As of June 30, 2013, Tri-Tech reported a total backlog of $55.2 million and a total project pipeline of $69.1 million. If the company is able to convert backlog into revenue at a slightly faster pace than the $16.3 million in the last quarter and to make good on its commitment to reduce operating expenses, the company should be able to at least break even in Q3 2013. If successful in winning project bids to convert the pipeline into backlog as cash flow pressures start to ease, Tri-Tech should be able to maintain backlog, which decreased $5.0 million from Dec. 31, 2012 to Jun. 30, 2013. Management also stated that they plan to be very selective in the projects they bid on, particularly focusing on quicker payment terms. This should stabilize the business and provide investors much better clarity in Tri-Tech's recovery back to profitability. My estimation of fair value for the company is a bare minimum of $22 million or approximately $2.67 per share.
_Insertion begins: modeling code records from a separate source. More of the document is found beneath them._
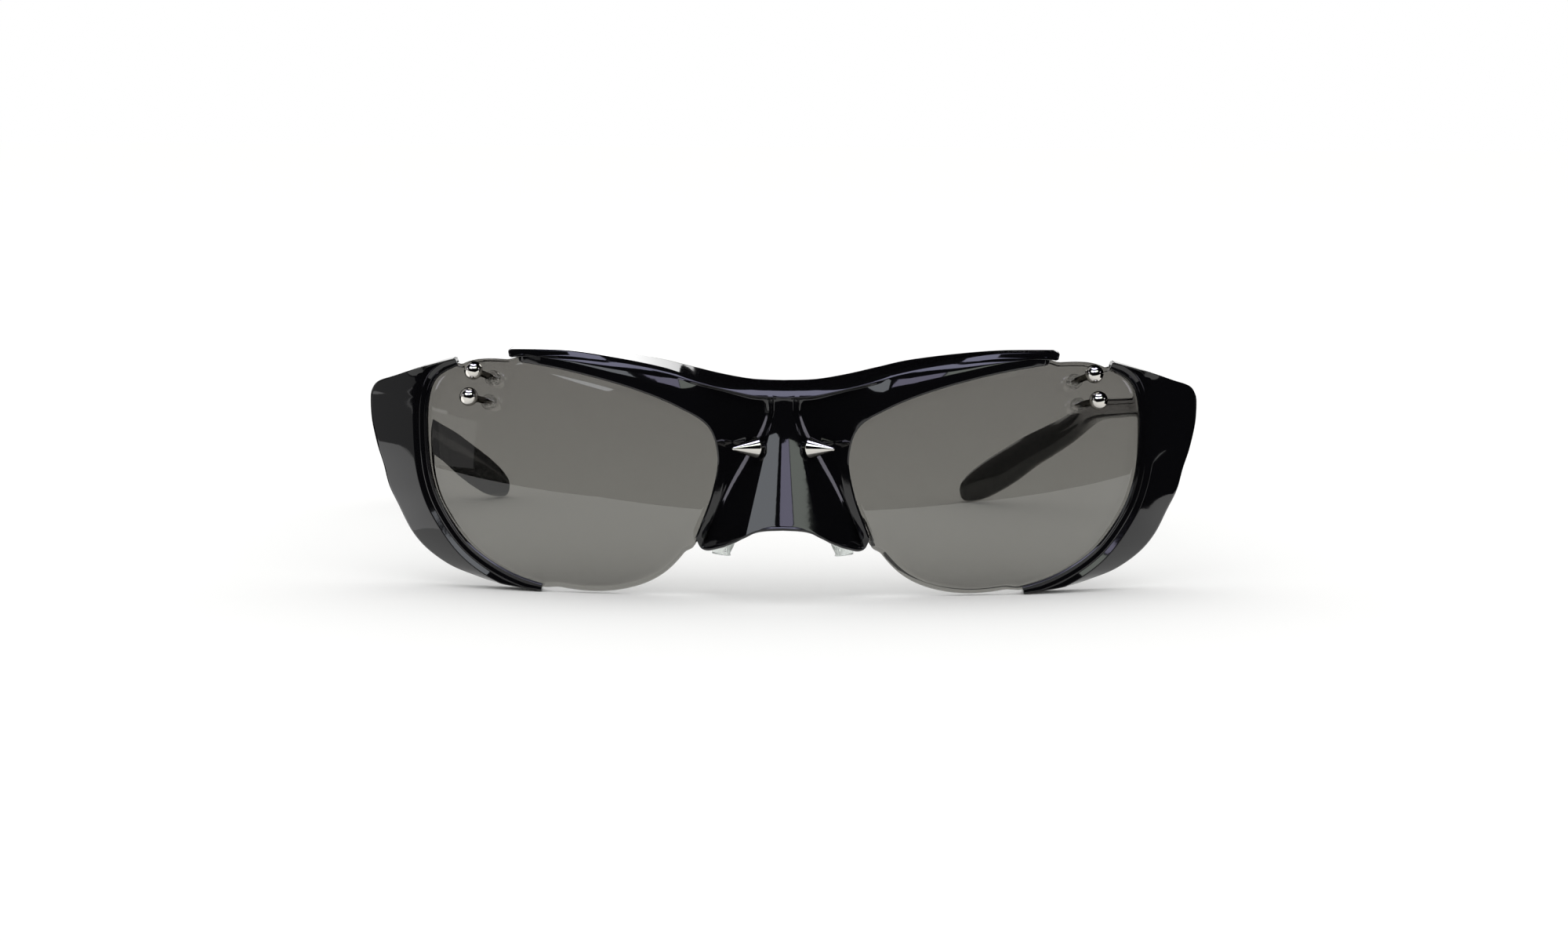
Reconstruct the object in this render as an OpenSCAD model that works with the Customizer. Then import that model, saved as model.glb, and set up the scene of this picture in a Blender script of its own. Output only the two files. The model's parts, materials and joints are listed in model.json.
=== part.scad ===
// Wrap sunglasses: two lenses in a brow-and-nose bridge, a wing at each end and two folding temples.
// Units are millimetres. X runs across the face, Y runs back along the temples and Z is up.

/* [Lenses] */
// Radius of the front surface of a lens
lens_r = 82; // [70:1:110]
// Thickness of a lens
lens_t = 2; // [1.6:0.1:2.4]
// Distance of a lens's foremost point from the middle of the nose
lens_apex_x = 20; // [16:0.5:26]
// Height of that point in the drawing frame
lens_apex_z = 16; // [12:0.5:22]
// How far a lens reaches under a covering lip
lens_cover = 0.7; // [0.4:0.1:1]

/* [Rims] */
// Thickness of the lips in front of and behind a lens
lip_t = 0.9; // [0.6:0.1:1.4]
// Distance from the lip's edge to the solid part of the frame
lip_w = 1.6; // [1.2:0.1:2.2]
// Gap between a lens and its groove
groove_gap = 0.1; // [0.05:0.01:0.2]
// Width of the sunk border between a wing's panel and its lens
border_w = 2.8; // [2:0.1:3.5]
// Height of the panel over the sunk border
border_step = 0.7; // [0.3:0.1:1.2]
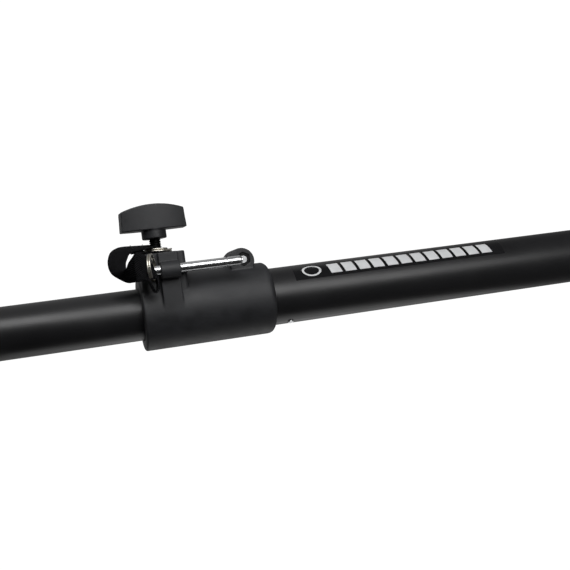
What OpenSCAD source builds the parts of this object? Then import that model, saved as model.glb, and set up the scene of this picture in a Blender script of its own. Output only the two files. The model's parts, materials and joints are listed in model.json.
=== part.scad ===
// Telescopic speaker pole: a 35 mm inner tube slides in a 40 mm outer tube. A moulded collar
// clamps it with a T-knob, and a safety pin on a webbing lanyard is parked beside the knob.
// Millimetres. +Z runs up the pole, +X points at the T-knob, and the origin is the centre of
// the lower spigot's end face.

/* [Tubes] */
// Outside diameter of the inner tube and of the lower spigot
inner_od = 35; // [35:0.5:35]
// Outside diameter of the outer tube
outer_od = 40; // [40:0.5:40]
// Wall of both tubes
tube_wall = 1.5; // [1.2:0.1:2]
// Length of the outer tube
outer_len = 740; // [600:10:900]
// Length of the inner tube
inner_len = 780; // [640:10:940]
// Inner tube that stands out of the collar at rest
exposed = 150; // [100:5:400]
// Length of the lower spigot below the outer tube
spigot_len = 60; // [50:5:90]
// Distance between the safety holes in the inner tube
hole_pitch = 60; // [40:5:80]

/* [Clamp collar] */
// Outside diameter of the collar
collar_od = 50; // [49:0.5:54]
// Length of the collar
collar_len = 90; // [85:1:100]
// Height of the knob's screw below the collar's top
screw_drop = 16; // [15:0.5:17]
// Distance from the pole's axis to the top of the clamp block
block_top = 38.8; // [38.6:0.1:42]
// Thread diameter of the clamp screw
screw_d = 8; // [8:1:8]

/* [Knob] */
// Length of the knob's wing at its foot
wing_len = 44.6; // [36:0.2:50]
// Length of the wing at its top
wing_top_len = 42.6; // [36:0.2:50]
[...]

If the company is able to convince investors that management has a better grasp of its business model and ability to control expenses, manage cash flow, and win and execute new contracts, the shares should at least be able to reach its initial IPO price of $6.75 within the next year. This would require diluted earnings per share of $0.675 (profit of $5.57 million with 8.25 million shares outstanding) and assuming a conservative forward P/E ratio of 10. I feel that this is an attainable goal as the company would only need to achieve a 10% net profit margin on its existing backlog to meet this number. Given the dire need for clean water and industrial pollution controls in two of the company's main markets, China and India, I am willing to give Tri-Tech management a mea culpa and hope that this marks a bottom in the stock.